Das ist das Thema des Werkzyklus ROBOTIC PIETA. Menschen unterschiedlicher Herkunft, Orientierung und Rasse in Skulpturen, die das gemeinsame Erleben des Schmerzes der gesamten Menschheit symbolisieren.
Blaue Pietà
Ein blaues Boot. Dieses Boot war mit 40 Flüchtlingen aus Somalia, Eritrea, Sudan, Nigeria und Ägypten an Bord, darunter Kinder, von Sabratha in Libyen aus über das Mittelmeer unterwegs. Am 7. März 2019 ist es auf der Insel Lampedusa gelandet und wurde dort von der italienischen Küstenwache beschlagnahmt. Zuvor erkannte ein italienisches Fischerboot die Seenotlage, nahm das Boot ins Schlepptau und brachte es in den Hafen von Lampedusa. Auf Vermittlung der deutschen Botschaft in Rom wurde das Boot nach Schwäbisch Gmünd gebracht.

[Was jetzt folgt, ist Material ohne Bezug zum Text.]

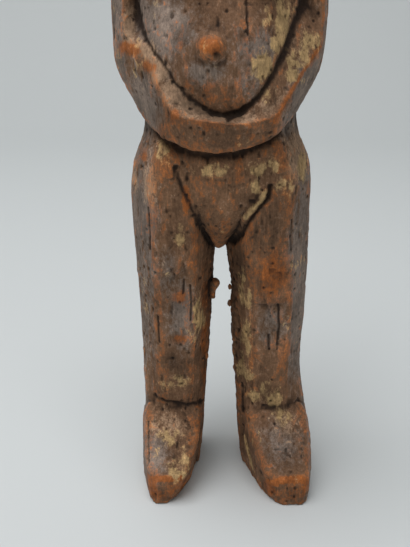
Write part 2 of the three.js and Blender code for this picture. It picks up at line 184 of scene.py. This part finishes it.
# Pale dust and painted top light on the upper bevels, hips and foot tops.
PALE_AND_TOP_LIGHT = [
    (-40, 231, 2, 6, 1), (-33, 222, 4, 3, 1), (-27, 215, 4, 4, 0.85), (-21, 206, 4, 3.5, 1),
    (-12, 200, 6, 2.4, 1), (-1, 197, 5, 1.6, 0.8), (10, 196.5, 5, 2, 0.5), (31, 225, 4, 5, 0.35),
    (27, 205, 4, 3, 0.35), (20, 200, 4.5, 2.5, 0.4), (35, 176, 4, 9, 0.7), (-32, 162, 3, 9, 0.55),
    (-40, 163, 1.5, 6.5, 0.5), (-28, 124, 3, 5, 0.35), (13, 160, 6, 4, 0.4), (-27, 35, 8, 6.5, 0.4),
    (35, 36, 7, 6.5, 0.3),
]
SILVER = [
    (-24, 231, 9, 9, 0.9), (-23, 215, 4, 3.5, 0.5), (14, 224, 7, 8, 0.6), (12, 210, 5, 7, 0.5),
    (-8, 215, 7, 4, 0.6), (-45, 226, 2.5, 18, 0.7), (-35, 201, 7, 8, 0.6), (36, 206, 5, 8, 0.9),
    (29, 190, 2.5, 5.5, 0.8), (45, 216, 1.5, 6.5, 0.7), (-33, 146, 4, 10, 0.6), (-26, 121, 7, 9.5, 0.4),
    (-18, 98, 6, 14, 0.6), (39, 101, 3, 26, 0.8), (34, 131, 3, 10, 0.5), (27, 91, 8, 11, 0.5),
    (-32, 23, 5, 9, 0.6), (31, 30, 9, 8, 0.4), (47, 28, 1.5, 11, 0.6),
]
# Darkened patches, partly painted shade where light does not reach: under the belly, round the navel's knob, in the
# groin, along the legs' inner sides and on the toe fronts.
DARK_AND_SHADE = [
    (-6, 220, 5, 1.5, 0.8), (-2.5, 223.5, 1.6, 1.8, 1), (-16, 229, 3, 5, 0.35), (8, 230, 3, 1.2, 0.7),
    (-9, 209, 6, 4, 0.45), (1, 205, 3, 3.5, 0.5), (-21, 196, 2.5, 2, 0.7), (3, 194, 3.5, 1, 0.7),
    (-26, 188, 1.5, 3.5, 0.6), (0, 191, 18, 5, 0.3), (-3, 139, 6, 6, 0.6), (5, 132, 4, 5.5, 0.8),
    (-32, 145, 2, 5, 0.5), (14, 137, 4, 6, 0.5), (9, 122, 3, 9, 0.8), (7, 98, 1.8, 28, 0.8),
    (-20, 104, 5, 5, 0.35), (-20, 70, 6, 4.5, 0.6), (-11, 71, 2, 3.5, 0.5), (-7, 54, 2, 15, 0.6),
    (-4, 103, 1.5, 35, 0.5), (28, 103, 3, 2, 0.7), (15, 85, 3, 4, 0.4), (10, 72, 1.5, 17, 0.6),
    (12, 16, 1, 18, 0.5), (22, 47, 2, 5, 0.4), (-29, 6, 4, 3, 0.9), (35, 6, 8, 5, 0.4),
    (-12, 45, 2.5, 13, 0.45), (-26, 6, 9, 6, 0.35),
]
# Chips that still hang on the inner edges of the legs: middle and half sizes.
CHIPS = [
    ((-1.9, -4, 107.6), (2.7, 3.4, 3.2)), ((-3.2, -4, 103.8), (1.8, 3, 4)), ((5.2, -4, 106), (1, 2.4, 1.6)),
    ((5.4, -3, 96.5), (1, 2.4, 1.8)), ((-6, -5, 68), (1, 2.4, 2)), ((7.8, -3, 77), (0.9, 2.2, 1.6)),
]


def hashed(cells, seed):
    """One number from 0 to 1 for each whole-number cell."""
    mixed = (cells[..., 0] * 73856093) ^ (cells[..., 1] * 19349663) ^ (cells[..., 2] * 83492791)
    mixed = (mixed ^ (seed * 2654435761)) & 0xFFFFFFFF
    mixed = ((mixed ^ (mixed >> 15)) * 2246822519) & 0xFFFFFFFF
    mixed = ((mixed ^ (mixed >> 13)) * 3266489917) & 0xFFFFFFFF
    return ((mixed ^ (mixed >> 16)) & 0xFFFFFF) / 0xFFFFFF


def noise(points, size, seed):
    """Smooth noise from -1 to 1 whose swells are about size millimetres apart; size may differ by axis."""
    scaled = points / np.array(size, float)
    cell = np.floor(scaled).astype(np.int64)
    part = scaled - cell
    ease = part * part * part * (part * (part * 6 - 15) + 10)
    total = np.zeros(len(points))
    for corner in np.ndindex(2, 2, 2):
        share = np.prod(np.where(corner, ease, 1 - ease), axis=1)
        total += share * hashed(cell + np.array(corner), seed)
    return total * 2 - 1


def rough(points, size, seed, octaves=3):
    """Noise with finer noise on it, each half the size and half the strength."""
    size = np.array(size, float)
    total = sum(noise(points, size / 2 ** k, seed + k) / 2 ** k for k in range(octaves))
    return total / sum(0.5 ** k for k in range(octaves))


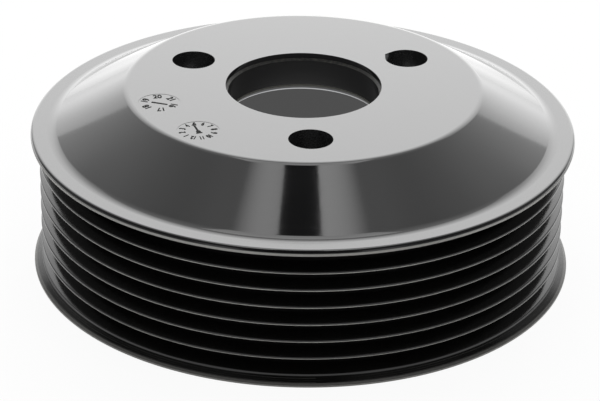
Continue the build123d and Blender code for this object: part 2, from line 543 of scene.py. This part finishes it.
def plate_tree():
    """The flat hub face and underside round the holes it is given, their walls and the dial seats."""
    floats = ["Face Edge", "Face Bore", "Back Edge", "Back Bore", "Height", "Thickness"]
    floats += ["Dial Circle", "Dial Radius", "Dial Depth", "Year Angle", "Month Angle"]
    inputs = {"Segments": "Int", "Dial Segments": "Int", **{name: "Float" for name in floats}}
    wiring, given = geometry_tree("drilled_plate", {**inputs, "Material": "Material"})

    def ring(radius, points="Segments"):
        """A circle round the axis."""
        sockets = {"Resolution": given[points], "Radius": given[radius]}
        return wiring.add("GeometryNodeCurvePrimitiveCircle", {}, sockets)

    def place(geometry, **changes):
        """Moves or turns a geometry."""
        return wiring.add("GeometryNodeTransform", {}, {"Geometry": geometry, **changes})

    def wall(curves, height, depth):
        """An upright wall that hangs down from curves at a height."""
        edges = wiring.add("GeometryNodeCurveToMesh", {}, {"Curve": curves})
        raised = place(edges, Translation=wiring.merge(z=height))
        sockets = {"Mesh": raised, "Offset": wiring.merge(z=depth * -1.0)}
        return wiring.add("GeometryNodeExtrudeMesh", {"mode": "EDGES"}, sockets)

    def fill(curves, height):
        """A flat face at a height between closed curves."""
        flat = wiring.add("GeometryNodeFillCurve", {"mode": "TRIANGLES"}, {"Curve": curves})
        return place(flat, Translation=wiring.merge(z=height))

    def seat(angle):
        """The edge of a dial's seat, moved out from the axis and swung to its place."""
        out = wiring.merge(x=given["Dial Circle"])
        edge = place(ring("Dial Radius", "Dial Segments"), Translation=out)
        return place(edge, Rotation=wiring.merge(z=given[angle]))

    holes = wiring.add("GeometryNodeMeshToCurve", {}, {"Mesh": given["Geometry"]})
    seats = join(wiring, seat("Year Angle"), seat("Month Angle"))
    height, thickness, depth = given["Height"], given["Thickness"], given["Dial Depth"]
    face = fill(join(wiring, ring("Face Edge"), ring("Face Bore"), holes, seats), height)
    back = fill(join(wiring, ring("Back Edge"), ring("Back Bore"), holes), height - thickness)
    floors = fill(seats, height - depth)
    walls = join(wiring, wall(holes, height, thickness), wall(seats, height, depth))
    return close_tree(wiring, join(wiring, face, back, floors, walls), given["Material"])


def number_dial_tree():
    """Numbers counted up clockwise round a circle, and the pointer it is given, all raised alike."""
    floats = ["First Angle", "Circle Radius", "Number Size", "Number Width", "Boldness", "Relief"]
    inputs = {"First Number": "Int", "Count": "Int", **{name: "Float" for name in floats}}
    wiring, given = geometry_tree("number_dial", {**inputs, "Centre": "Vector", "Material": "Material"})
    loop_start = wiring.node("GeometryNodeRepeatInput", {}, {})
    loop_end = wiring.node("GeometryNodeRepeatOutput", {}, {})
    loop_start.pair_with_output(loop_end)
    pointer = wiring.add("GeometryNodeMeshToCurve", {}, {"Mesh": given["Geometry"]})
    wiring.feed(loop_start, {"Iterations": given["Count"], "Geometry": pointer})
    index = Field(wiring, loop_start.outputs["Iteration"])

    # One number as outlines, narrowed
    number = {"Value": index + given["First Number"]}
    words = wiring.add("FunctionNodeValueToString", {"data_type": "INT"}, number)
    settings = {"align_x": "CENTER", "align_y": "MIDDLE"}
    sockets = {"String": words, "Size": given["Number Size"]}
    strings = wiring.add("GeometryNodeStringToCurves", settings, sockets)
    outlines = wiring.add("GeometryNodeRealizeInstances", {}, {"Geometry": strings})
    sockets = {"Geometry": outlines, "Scale": wiring.merge(given["Number Width"], 1.0, 1.0)}
    outlines = wiring.add("GeometryNodeTransform", {}, sockets)

    # Its outlines are thickened along their normals
    outlines = wiring.add("GeometryNodeResampleCurve", {"mode": "EVALUATED"}, {"Curve": outlines})
    tangent = wiring.add("GeometryNodeInputTangent", {}, {})
    aside = wiring.vector("CROSS_PRODUCT", {0: tangent, 1: (0.0, 0.0, 1.0)})
    aside = wiring.vector("SCALE", {0: aside, "Scale": given["Boldness"]})
    outlines = wiring.add("GeometryNodeSetPosition", {}, {"Geometry": outlines, "Offset": aside})

    # It is put on the circle and swung to its place
    sockets = {"Geometry": outlines, "Translation": wiring.merge(y=given["Circle Radius"])}
    outlines = wiring.add("GeometryNodeTransform", {}, sockets)
    angle = given["First Angle"] - index / given["Count"] * tau - pi / 2
    sockets = {"Geometry": outlines, "Rotation": wiring.merge(z=angle)}
    outlines = wiring.add("GeometryNodeTransform", {}, sockets)
    joined = join(wiring, Field(wiring, loop_start.outputs["Geometry"]), outlines)
    wiring.feed(loop_end, {"Geometry": joined})

    # All of them are filled and raised from the floor of the seat
    outlines = Field(wiring, loop_end.outputs["Geometry"])
    flat = wiring.add("GeometryNodeFillCurve", {"mode": "TRIANGLES"}, {"Curve": outlines})
    flat = wiring.add("GeometryNodeTransform", {}, {"Geometry": flat, "Translation": given["Centre"]})
    sockets = {"Mesh": flat, "Offset Scale": given["Relief"], "Individual": False}
    raised = wiring.add("GeometryNodeExtrudeMesh", {"mode": "FACES"}, sockets)
    underside = wiring.add("GeometryNodeFlipFaces", {}, {"Mesh": flat})
    return close_tree(wiring, join(wiring, underside, raised), given["Material"])


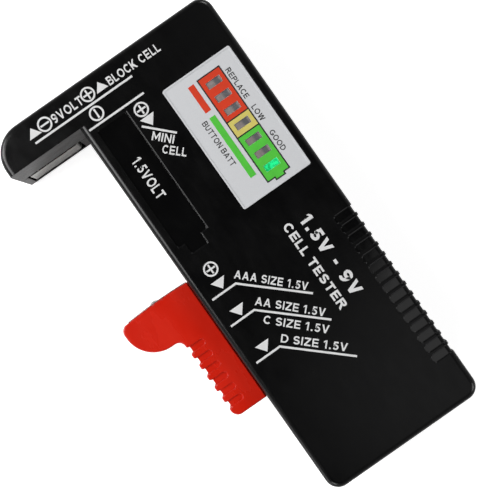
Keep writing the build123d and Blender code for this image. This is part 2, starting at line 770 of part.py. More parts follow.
pad_z = board_bottom
snap_tab_x = [contact_x - snap_width / 2 + sheet for contact_x in snap_contact_x]
snap_tab_y = snap_high - 2.7
pin_side = spring_x + anchor_r
wire_routes = {
    "wire_nine_volt_negative": (
        (snap_tab_x[0], snap_tab_y, seam_z), (snap_tab_x[0] + 4, snap_tab_y, seam_z), (-4, 50.6, 8.6),
        (6.5, 48.6, 8.0), (8.6, 40.0, 9.5), (8.6, 40.0, pad_z)),
    "wire_nine_volt_positive": (
        (snap_tab_x[1], snap_tab_y, seam_z), (snap_tab_x[1] + 4, snap_tab_y, seam_z),
        (9.5, 47.0, 12.5), (11.5, 40.0, 13), (11.5, 40.0, pad_z)),
    "wire_arm_contact": (
        (strip_right + sheet / 2, tab_top - 0.7, 7.2), (strip_right + 4, tab_top - 0.7, 7.2), (-3, 48.2, 4.6),
        (3, 43.5, 4.6), (7.0, 36.0, 8.0), (7.0, 36.0, pad_z)),
    "wire_small_cell": (
        (trunk_left + 2.9, side_low, side_rear + 1.4), (trunk_left + 2.9, side_low - 2.6, side_rear + 1.4),
        (2, 31.0, 4.6), (7.0, 31.0, 8.0), (7.0, 31.0, pad_z)),
    "wire_slider_spring": (
        (pin_side, anchor_y, 9.0), (pin_side + 3.2, anchor_y, 9.0), (4.0, 29.5, 11.0),
        (8.6, 26.0, 13.0), (8.6, 26.0, pad_z)),
}
for wire_name, points in wire_routes.items():
    strand = wire(points)
    strand.label = wire_name
    export_step(strand, "parts/" + wire_name + ".step")


# ================================================================ screws
def screws(places, seat_z, tip_z, head_radius, head_height, shank_radius):
    """Pan-head screws driven towards +Z, each a separate solid with a cross recess."""
    cross_long = head_radius * 1.2
    cross_wide = head_radius * 0.26
    with BuildPart() as group:
        with BuildSketch(Plane.XY.offset(seat_z - head_height)):
            with Locations(*places):
                Circle(head_radius)
        extrude(amount=head_height)
        fillet(group.faces().sort_by(Axis.Z)[:len(places)].edges(), head_height * 0.35)
        with BuildSketch(Plane.XY.offset(seat_z)):
            with Locations(*places):
                Circle(shank_radius)
        extrude(amount=tip_z - seat_z)
        with BuildSketch(Plane.XY.offset(seat_z - head_height)):
            with Locations(*places):
                Rectangle(cross_long, cross_wide)
                Rectangle(cross_wide, cross_long)
        extrude(amount=head_height * 0.55, mode=Mode.SUBTRACT)
    return group.part


housing_screws = screws(housing_screws_at, screw_seat_z, screw_tip_z, screw_head_r, screw_head_h,
                        screw_shank_r)
housing_screws.label = "housing_screws"
export_step(housing_screws, "parts/housing_screws.step")
board_screws = screws(board_screws_at, board_bottom, board_top + 1.9, board_head_r, 1.0, board_screw_r)
board_screws.label = "board_screws"
export_step(board_screws, "parts/board_screws.step")
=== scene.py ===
import json
import math

import bmesh
import bpy
from mathutils import Matrix, Vector


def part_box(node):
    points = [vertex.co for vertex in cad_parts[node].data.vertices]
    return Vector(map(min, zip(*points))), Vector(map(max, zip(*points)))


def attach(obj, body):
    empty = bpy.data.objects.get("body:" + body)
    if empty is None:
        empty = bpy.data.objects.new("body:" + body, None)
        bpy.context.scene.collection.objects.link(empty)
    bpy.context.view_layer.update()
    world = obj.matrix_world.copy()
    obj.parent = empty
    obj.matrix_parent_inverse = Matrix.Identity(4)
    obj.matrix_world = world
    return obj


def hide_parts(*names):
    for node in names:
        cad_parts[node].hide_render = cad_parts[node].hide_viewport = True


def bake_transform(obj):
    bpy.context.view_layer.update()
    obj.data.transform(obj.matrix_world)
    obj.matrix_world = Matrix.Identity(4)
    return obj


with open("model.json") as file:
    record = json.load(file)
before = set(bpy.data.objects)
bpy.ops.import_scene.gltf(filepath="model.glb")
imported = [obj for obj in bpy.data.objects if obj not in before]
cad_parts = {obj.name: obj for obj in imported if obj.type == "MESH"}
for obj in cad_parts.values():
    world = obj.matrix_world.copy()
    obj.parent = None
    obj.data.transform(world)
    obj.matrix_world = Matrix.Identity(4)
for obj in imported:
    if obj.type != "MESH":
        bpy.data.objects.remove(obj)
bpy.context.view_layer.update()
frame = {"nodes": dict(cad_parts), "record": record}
nodes = frame["nodes"]

MM = 0.001
HOUSING = "housing"

# Heights of the printed surfaces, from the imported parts.
FACE_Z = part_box("front_shell")[1].z
LABEL_BORDER_HEIGHT = 0.08 * MM
LABEL_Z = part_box("indicator_label")[1].z - LABEL_BORDER_HEIGHT
CELL_OUTLINE_DEPTH = 0.3 * MM
SUNK_Z = FACE_Z - CELL_OUTLINE_DEPTH
INK = 0.022 * MM
INK_ROOT = 0.02 * MM


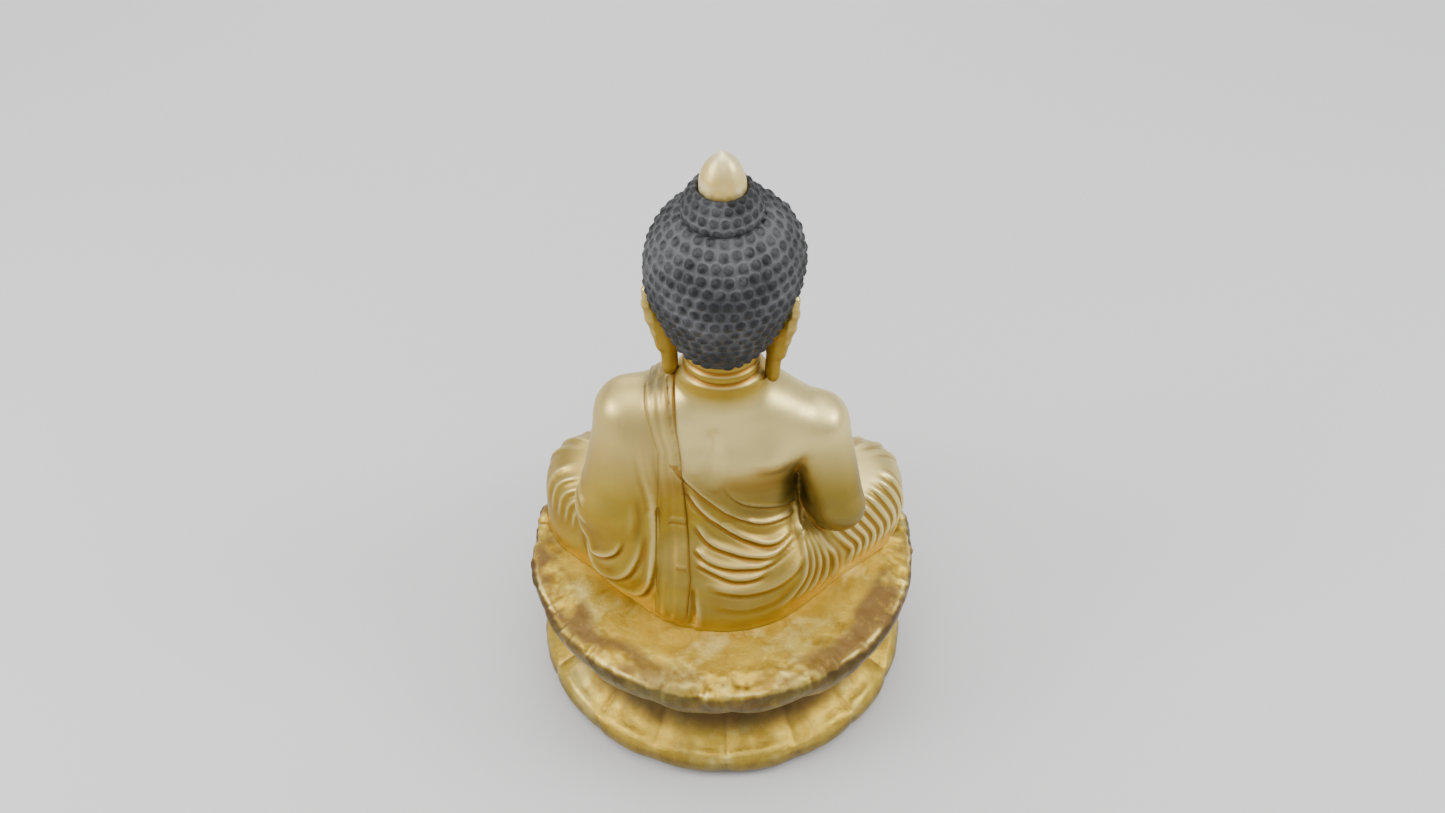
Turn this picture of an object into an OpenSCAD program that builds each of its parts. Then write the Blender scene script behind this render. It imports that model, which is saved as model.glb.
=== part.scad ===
// Seated buddha statue on a double lotus pedestal: joined blocks, gilded, with painted hair.
// Millimetres, +Z up, origin under the middle of the pedestal. The figure faces -Y,
// so its own right hand is on the -X side.

/* [Pedestal] */
// Radius over the petals of the upper lotus tier
rim_r = 132; // [124:1:140]
// Number of petals round each lotus tier
petals = 16; // [12:2:20]
// Height of the surface that the figure sits on
seat_z = 100; // [96:1:104]
// Radius of the board that closes the upper tier
board_r = 98; // [94:1:100]

/* [Figure] */
// Height of the joint between the torso and the neck
neck_z = 262; // [258:1:266]
// Height of the middle of the skull
skull_z = 341; // [338:1:344]
// Turn of the head about its own axis, towards the figure's right
head_turn = 6; // [0:1:12]
// Radius over the painted hair
hair_r = 46; // [44:0.5:48]
// Thickness of the folded shawl that lies over the left shoulder
shawl_t = 3; // [2:0.5:4]

/* [Finial] */
// Radius of the gilt finial at its widest
finial_r = 13.6; // [12:0.2:15]
// Radius of the peg under the finial
peg_r = 4; // [3:0.5:5]

/* [Joinery] */
// Gap between a peg, plate or screw and its seat
gap = 0.3; // [0.2:0.05:0.4]
// Radius of the wooden pegs that locate the figure on the seat
seat_peg_r = 5; // [4:0.5:6]
// Radius of the tie bolt through the pedestal
bolt_r = 4; // [3:0.5:5]

/* [Hidden] */

// Figure sides: +1 is the figure's left, which the robe covers, and -1 is its bare right.
LEFT = 1;
RIGHT = -1;

// Colours
gold = [0.80, 0.64, 0.30];
pale_gold = [0.88, 0.78, 0.50];
hair_grey = [0.22, 0.23, 0.26];
raw_wood = [0.68, 0.52, 0.34];
iron = [0.30, 0.28, 0.27];
steel = [0.66, 0.67, 0.69];
felt = [0.16, 0.14, 0.13];

hull_fn = 24;
big = 400;

// Pedestal levels, from the floor up
pad_t = 2;
pad_r = 10;
pad_ring_r = 104;
plate_z = 4;
plate_top = 16;
plate_r = 88;
lower_top = 48;
waist_top = 60;
board_t = 9;
board_z = seat_z - board_t;

// Lotus petals: one round lobe for each, cut off flat above and below, as distance out, height, radius
lower_lobe = [rim_r - 32, 20, 31];
upper_lobe = [rim_r - 38, seat_z - 15, 38];
tier_bore_r = 84;

// Tie bolt
washer_r = 9;
washer_t = 1.6;
nut_t = 4;
nut_r = 7.5;
counterbore_top = plate_z + 6.4;
bolt_head_r = 7;
bolt_head_t = 4;
screw_count = 6;
screw_ring_r = 81;
screw_r = 1.75;
screw_top = 27;

// Planes that the figure's blocks are cut at
side_x = 52;         // torso to arms and hips
seam_y = 3;          // front blocks to back blocks, and the same in the head
lap_z = 150;         // top of the leg and hip blocks
elbow_y = 6;         // upper arm to forearm

// Arms: centre and radius at the shoulder, elbow and wrist, for the bare right arm and the sleeved left
shoulder_r = [0, 21, 22];
elbow_r = [0, 16.5, 19];
wrist_r = [0, 10, 12];
function arm_index(side) = side == RIGHT ? 1 : 2;
function shoulder_at(side) = side == RIGHT ? [-60, 2, 217] : [57, 2, 227];
function elbow_at(side) = side == RIGHT ? [-75, 22, 158] : [74, 20, 160];
function wrist_at(side) = [side * 31, -46, 148];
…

Nie zuvor waren so viele Menschen gezwungen, ihr Zuhause zu verlassen. Über 68,5 Millionen Menschen sind laut UNHCR vor Krieg, Konflikten und Verfolgung auf der Flucht. Die “Blaue Pietà” nimmt Bezug darauf. Zu Krieg, Gewalt, Perspektivlosigkeit, Armut, Diskriminierung und Verfolgung in der Gegenwart. Formal soll die Skulptur eine Verschmelzung von Mensch und Boot zeigen, Hoffnung und Fluchtmittel, die für einen verweifelten Zeitraum zu einer Symbiose wurden. Entkernt man das Sujet, bleiben vom formalen und frömmigkeitsgeschichtlichen Ursprung Leid, Schmerz und Mitleid. Das ist das Thema dieser zeitgenössischen Blauen Pietà.
Wie in jeder Werkgruppe spielt auch hier der Schaffensprozess eine zentrale Rolle. Der Künstler vereint neue Materialien, digitale Elemente und analoge Realität und hinterfragt dabei seine eigene Rolle im kreativen Prozess durch den Einsatz komplexer Algorithmen und die Einbindung von Mensch-Maschine-Interaktionen. Menschen sind keine isolierten Individuen, sondern “Dividuen” – eine Versammlung verschiedener Algorithmen. Die Algorithmen, die einen Menschen ausmachen, sind nicht frei von Einflüssen. Sie werden sowohl von Umweltfaktoren als auch von genetischen Gegebenheiten geprägt. Menschen treffen Entscheidungen auf deterministische oder zufällige Weise, jedoch niemals gänzlich frei. Dies wirft die grundlegende Frage auf, was die Essenz der Kunst und die des Menschen ausmacht.